-------- Entries supplied --------
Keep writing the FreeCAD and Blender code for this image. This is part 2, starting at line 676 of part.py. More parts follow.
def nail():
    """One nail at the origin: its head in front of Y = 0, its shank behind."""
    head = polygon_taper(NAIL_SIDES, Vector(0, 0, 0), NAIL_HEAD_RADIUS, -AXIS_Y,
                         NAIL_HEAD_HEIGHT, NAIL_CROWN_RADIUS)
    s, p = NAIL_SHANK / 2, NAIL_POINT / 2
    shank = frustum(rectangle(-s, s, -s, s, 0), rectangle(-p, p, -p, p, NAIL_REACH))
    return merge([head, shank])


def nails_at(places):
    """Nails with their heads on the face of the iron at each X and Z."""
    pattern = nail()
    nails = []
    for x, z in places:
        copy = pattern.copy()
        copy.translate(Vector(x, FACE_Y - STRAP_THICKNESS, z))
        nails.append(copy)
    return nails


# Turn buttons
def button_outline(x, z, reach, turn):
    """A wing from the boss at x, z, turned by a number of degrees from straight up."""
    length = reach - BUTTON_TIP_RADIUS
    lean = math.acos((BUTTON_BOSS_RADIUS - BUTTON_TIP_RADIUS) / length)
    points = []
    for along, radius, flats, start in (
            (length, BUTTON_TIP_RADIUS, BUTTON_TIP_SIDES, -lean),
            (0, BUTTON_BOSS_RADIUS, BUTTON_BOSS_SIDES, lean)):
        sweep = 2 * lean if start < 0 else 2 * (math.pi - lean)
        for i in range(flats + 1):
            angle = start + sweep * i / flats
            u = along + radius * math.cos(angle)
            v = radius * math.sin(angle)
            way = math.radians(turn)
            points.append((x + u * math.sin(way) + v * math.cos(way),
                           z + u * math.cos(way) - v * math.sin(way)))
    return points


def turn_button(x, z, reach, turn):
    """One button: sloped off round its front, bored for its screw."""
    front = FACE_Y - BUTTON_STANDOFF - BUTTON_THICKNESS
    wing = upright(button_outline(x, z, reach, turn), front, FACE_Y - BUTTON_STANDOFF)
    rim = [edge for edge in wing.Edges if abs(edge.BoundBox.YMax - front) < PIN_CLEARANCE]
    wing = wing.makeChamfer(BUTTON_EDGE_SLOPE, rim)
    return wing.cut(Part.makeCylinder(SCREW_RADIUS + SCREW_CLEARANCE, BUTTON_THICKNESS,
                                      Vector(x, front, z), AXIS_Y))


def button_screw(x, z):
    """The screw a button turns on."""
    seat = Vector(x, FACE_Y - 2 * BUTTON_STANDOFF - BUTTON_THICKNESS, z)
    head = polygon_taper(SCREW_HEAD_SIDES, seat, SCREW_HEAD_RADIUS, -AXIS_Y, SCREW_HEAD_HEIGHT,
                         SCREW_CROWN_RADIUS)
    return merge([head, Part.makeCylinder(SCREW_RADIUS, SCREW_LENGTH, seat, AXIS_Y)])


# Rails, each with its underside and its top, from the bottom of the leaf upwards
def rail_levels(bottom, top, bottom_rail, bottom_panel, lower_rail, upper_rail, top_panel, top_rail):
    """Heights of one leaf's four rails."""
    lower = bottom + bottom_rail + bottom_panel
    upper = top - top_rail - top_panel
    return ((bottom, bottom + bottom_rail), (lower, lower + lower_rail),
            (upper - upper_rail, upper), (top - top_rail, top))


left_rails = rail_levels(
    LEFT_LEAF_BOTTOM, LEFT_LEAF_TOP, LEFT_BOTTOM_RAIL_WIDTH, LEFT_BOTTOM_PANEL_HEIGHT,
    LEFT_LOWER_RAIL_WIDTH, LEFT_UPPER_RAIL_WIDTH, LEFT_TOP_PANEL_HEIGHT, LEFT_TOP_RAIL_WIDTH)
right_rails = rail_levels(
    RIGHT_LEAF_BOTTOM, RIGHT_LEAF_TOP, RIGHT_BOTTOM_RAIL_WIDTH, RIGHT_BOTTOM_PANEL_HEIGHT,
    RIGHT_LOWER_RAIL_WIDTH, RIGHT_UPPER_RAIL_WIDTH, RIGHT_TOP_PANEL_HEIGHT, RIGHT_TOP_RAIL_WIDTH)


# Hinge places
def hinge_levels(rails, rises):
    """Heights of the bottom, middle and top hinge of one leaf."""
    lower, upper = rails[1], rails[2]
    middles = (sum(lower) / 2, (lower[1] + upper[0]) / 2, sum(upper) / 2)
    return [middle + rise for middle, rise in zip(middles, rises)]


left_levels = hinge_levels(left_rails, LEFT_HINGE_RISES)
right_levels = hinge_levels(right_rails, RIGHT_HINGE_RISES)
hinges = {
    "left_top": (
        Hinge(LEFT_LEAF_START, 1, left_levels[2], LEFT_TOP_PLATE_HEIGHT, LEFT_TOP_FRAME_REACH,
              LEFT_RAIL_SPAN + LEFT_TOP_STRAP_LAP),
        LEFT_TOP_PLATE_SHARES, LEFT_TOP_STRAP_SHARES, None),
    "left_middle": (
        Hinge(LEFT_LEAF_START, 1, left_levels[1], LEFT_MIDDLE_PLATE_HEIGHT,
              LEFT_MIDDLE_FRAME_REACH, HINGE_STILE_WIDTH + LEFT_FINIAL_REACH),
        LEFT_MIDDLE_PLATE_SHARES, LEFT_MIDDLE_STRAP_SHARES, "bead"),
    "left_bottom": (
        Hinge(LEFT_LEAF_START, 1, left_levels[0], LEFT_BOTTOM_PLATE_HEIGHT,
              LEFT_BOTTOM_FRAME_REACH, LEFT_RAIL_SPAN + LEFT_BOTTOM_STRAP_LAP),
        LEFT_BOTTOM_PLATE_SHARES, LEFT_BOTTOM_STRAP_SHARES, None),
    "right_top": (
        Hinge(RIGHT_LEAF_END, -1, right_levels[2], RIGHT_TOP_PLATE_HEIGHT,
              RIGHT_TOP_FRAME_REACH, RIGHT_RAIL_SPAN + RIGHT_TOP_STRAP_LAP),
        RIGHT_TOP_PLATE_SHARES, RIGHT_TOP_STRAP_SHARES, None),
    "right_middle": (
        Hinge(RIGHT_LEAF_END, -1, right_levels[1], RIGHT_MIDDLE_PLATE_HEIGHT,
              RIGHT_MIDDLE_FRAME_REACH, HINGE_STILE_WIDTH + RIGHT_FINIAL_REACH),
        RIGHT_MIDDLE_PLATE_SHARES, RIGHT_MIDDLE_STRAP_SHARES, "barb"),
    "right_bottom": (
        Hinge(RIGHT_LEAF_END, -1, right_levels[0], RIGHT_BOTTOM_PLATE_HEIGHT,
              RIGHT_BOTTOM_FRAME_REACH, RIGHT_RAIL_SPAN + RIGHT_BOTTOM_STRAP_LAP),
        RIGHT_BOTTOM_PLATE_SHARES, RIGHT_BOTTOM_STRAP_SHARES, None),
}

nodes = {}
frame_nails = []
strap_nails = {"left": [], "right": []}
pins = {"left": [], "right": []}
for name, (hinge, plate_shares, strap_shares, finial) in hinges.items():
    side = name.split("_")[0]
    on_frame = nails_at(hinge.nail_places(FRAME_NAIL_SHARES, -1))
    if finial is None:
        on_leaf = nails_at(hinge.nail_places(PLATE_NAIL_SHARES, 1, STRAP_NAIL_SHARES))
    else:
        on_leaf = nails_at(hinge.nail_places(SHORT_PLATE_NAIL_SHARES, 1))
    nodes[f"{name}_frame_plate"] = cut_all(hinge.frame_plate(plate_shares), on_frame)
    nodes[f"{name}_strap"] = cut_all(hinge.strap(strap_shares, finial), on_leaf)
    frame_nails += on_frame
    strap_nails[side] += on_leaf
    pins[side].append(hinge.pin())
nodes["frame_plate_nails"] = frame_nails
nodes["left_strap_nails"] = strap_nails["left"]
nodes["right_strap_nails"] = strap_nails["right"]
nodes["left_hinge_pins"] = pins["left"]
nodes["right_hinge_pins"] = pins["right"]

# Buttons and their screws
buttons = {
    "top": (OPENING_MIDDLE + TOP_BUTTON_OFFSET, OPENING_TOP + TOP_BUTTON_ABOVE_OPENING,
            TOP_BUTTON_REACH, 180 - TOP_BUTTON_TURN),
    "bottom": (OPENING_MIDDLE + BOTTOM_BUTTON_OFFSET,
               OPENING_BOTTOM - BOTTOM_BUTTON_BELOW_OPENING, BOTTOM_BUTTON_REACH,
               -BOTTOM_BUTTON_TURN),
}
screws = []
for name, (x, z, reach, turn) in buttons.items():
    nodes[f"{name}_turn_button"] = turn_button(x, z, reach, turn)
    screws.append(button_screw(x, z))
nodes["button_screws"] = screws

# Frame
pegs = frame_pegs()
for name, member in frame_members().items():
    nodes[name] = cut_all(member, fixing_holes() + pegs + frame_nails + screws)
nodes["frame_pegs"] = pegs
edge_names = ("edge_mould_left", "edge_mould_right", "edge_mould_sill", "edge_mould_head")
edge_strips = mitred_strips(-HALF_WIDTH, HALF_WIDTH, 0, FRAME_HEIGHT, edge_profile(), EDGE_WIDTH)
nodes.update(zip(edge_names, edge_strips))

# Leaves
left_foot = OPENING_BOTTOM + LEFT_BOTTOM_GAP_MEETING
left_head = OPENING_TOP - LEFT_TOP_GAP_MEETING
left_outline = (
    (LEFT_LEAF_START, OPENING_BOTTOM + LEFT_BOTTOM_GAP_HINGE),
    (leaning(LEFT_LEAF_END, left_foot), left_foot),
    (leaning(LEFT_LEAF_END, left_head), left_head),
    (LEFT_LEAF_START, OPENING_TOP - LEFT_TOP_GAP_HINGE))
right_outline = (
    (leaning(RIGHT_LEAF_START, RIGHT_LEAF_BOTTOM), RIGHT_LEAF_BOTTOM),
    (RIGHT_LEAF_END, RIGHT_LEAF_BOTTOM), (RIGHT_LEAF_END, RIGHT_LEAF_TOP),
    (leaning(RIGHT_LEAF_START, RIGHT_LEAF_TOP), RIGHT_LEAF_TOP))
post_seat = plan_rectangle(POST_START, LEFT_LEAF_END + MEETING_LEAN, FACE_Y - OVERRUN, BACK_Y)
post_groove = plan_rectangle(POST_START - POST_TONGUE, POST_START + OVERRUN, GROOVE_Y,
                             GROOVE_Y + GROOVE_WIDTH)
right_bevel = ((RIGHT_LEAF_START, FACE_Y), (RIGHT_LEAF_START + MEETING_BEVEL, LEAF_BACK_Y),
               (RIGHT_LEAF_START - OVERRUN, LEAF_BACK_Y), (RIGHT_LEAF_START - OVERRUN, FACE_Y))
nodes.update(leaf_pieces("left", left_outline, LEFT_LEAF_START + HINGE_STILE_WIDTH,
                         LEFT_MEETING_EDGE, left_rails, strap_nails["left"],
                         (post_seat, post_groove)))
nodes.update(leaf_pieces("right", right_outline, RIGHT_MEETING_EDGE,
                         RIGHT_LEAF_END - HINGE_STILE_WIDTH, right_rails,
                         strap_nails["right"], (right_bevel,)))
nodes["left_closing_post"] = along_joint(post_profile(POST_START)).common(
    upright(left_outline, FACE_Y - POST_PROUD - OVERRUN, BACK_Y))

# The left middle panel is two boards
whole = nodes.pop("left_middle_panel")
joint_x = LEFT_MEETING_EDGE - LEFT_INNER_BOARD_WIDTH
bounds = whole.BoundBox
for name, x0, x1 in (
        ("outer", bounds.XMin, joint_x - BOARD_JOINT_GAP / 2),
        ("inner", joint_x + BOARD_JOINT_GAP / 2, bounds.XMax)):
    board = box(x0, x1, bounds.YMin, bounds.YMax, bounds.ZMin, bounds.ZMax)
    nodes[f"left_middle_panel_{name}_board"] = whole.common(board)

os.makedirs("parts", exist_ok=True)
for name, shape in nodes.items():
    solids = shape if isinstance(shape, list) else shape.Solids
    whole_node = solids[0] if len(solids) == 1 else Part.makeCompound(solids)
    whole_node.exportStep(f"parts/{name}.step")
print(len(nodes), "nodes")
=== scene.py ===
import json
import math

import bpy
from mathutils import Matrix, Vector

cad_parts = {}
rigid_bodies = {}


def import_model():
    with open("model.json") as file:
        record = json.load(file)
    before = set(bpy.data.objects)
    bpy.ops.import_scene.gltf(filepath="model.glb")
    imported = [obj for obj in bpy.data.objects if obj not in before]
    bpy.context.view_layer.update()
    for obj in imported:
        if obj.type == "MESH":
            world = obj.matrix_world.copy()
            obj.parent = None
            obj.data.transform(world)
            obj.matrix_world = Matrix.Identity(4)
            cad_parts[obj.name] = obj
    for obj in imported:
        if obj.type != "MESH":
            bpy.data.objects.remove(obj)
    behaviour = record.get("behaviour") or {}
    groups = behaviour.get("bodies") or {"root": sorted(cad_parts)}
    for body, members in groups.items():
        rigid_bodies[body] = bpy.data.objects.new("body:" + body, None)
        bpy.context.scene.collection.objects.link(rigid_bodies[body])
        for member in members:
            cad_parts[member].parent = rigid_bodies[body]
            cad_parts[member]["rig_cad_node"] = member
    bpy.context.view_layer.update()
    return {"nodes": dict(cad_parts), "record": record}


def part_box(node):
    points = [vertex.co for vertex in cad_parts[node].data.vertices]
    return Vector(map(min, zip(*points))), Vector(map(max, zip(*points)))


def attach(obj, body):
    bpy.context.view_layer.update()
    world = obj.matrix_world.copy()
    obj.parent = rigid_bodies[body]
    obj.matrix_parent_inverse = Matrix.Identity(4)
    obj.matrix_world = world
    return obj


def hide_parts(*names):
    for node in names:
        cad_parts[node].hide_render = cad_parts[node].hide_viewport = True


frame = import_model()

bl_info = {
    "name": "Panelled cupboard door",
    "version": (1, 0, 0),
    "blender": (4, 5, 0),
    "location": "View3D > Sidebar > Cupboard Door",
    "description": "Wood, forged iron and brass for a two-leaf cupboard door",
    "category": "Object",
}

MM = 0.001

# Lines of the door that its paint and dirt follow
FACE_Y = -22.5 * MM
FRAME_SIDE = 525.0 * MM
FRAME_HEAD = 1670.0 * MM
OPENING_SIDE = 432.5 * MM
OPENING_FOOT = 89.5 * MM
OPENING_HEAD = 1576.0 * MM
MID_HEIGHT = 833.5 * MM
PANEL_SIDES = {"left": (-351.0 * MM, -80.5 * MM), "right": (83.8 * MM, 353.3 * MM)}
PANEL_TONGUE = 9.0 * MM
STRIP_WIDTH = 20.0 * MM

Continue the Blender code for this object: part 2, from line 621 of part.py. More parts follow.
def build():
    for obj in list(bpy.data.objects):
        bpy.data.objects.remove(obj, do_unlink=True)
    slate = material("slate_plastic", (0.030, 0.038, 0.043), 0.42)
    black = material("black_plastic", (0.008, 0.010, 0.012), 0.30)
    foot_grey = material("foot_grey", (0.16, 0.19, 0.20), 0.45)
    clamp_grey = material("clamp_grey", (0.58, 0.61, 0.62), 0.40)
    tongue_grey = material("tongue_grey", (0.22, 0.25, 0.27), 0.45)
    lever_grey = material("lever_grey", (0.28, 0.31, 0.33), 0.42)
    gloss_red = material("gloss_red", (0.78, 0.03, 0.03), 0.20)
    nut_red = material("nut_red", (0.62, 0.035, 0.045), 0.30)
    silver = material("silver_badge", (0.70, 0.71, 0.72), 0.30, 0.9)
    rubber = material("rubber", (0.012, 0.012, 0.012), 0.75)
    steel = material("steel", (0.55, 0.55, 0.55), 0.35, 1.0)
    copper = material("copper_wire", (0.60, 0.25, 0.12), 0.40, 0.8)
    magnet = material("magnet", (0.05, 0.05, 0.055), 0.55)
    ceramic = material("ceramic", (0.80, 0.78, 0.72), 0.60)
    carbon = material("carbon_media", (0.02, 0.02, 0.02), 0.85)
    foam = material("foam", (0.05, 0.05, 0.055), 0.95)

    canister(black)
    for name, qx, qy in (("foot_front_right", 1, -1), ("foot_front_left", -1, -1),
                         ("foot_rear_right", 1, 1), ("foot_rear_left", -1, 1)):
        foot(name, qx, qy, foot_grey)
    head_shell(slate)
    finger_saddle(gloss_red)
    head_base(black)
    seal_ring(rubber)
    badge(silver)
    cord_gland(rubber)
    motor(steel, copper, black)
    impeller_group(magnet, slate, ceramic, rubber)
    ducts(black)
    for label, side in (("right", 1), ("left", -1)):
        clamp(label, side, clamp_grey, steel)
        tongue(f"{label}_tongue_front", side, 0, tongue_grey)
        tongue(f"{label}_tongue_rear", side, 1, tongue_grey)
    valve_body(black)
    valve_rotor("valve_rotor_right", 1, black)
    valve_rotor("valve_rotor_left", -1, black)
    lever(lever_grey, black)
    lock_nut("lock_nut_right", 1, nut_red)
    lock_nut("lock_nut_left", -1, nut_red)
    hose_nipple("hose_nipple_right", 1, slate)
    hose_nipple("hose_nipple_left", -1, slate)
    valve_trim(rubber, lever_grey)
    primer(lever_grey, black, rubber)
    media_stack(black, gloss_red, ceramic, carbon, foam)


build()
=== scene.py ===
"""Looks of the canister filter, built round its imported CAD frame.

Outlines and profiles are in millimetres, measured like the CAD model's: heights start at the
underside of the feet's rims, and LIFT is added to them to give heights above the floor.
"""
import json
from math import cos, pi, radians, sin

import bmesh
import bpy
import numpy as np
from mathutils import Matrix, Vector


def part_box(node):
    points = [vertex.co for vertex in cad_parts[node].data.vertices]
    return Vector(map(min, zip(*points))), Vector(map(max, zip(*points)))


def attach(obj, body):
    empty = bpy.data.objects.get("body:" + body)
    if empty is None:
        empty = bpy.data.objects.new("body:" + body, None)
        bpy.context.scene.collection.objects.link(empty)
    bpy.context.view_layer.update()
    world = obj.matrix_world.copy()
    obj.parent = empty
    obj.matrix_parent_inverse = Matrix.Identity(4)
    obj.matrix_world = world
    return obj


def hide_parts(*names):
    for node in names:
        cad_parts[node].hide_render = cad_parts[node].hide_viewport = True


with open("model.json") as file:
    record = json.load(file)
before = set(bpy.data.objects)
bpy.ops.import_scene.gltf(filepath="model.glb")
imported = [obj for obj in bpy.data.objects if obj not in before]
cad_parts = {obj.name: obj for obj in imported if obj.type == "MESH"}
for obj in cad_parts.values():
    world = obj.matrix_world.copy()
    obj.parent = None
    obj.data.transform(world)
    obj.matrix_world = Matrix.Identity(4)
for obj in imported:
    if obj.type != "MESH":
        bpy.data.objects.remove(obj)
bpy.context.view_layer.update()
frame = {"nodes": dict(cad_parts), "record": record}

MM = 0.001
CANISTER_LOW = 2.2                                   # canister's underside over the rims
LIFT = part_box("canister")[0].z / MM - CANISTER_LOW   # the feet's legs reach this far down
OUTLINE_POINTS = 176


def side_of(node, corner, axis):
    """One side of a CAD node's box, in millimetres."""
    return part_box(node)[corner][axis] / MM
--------
What is required
Pull out all lines from the entries above in which the word "record" appears.

Reply
        record = json.load(file)
    behaviour = record.get("behaviour") or {}
    return {"nodes": dict(cad_parts), "record": record}
    record = json.load(file)
frame = {"nodes": dict(cad_parts), "record": record}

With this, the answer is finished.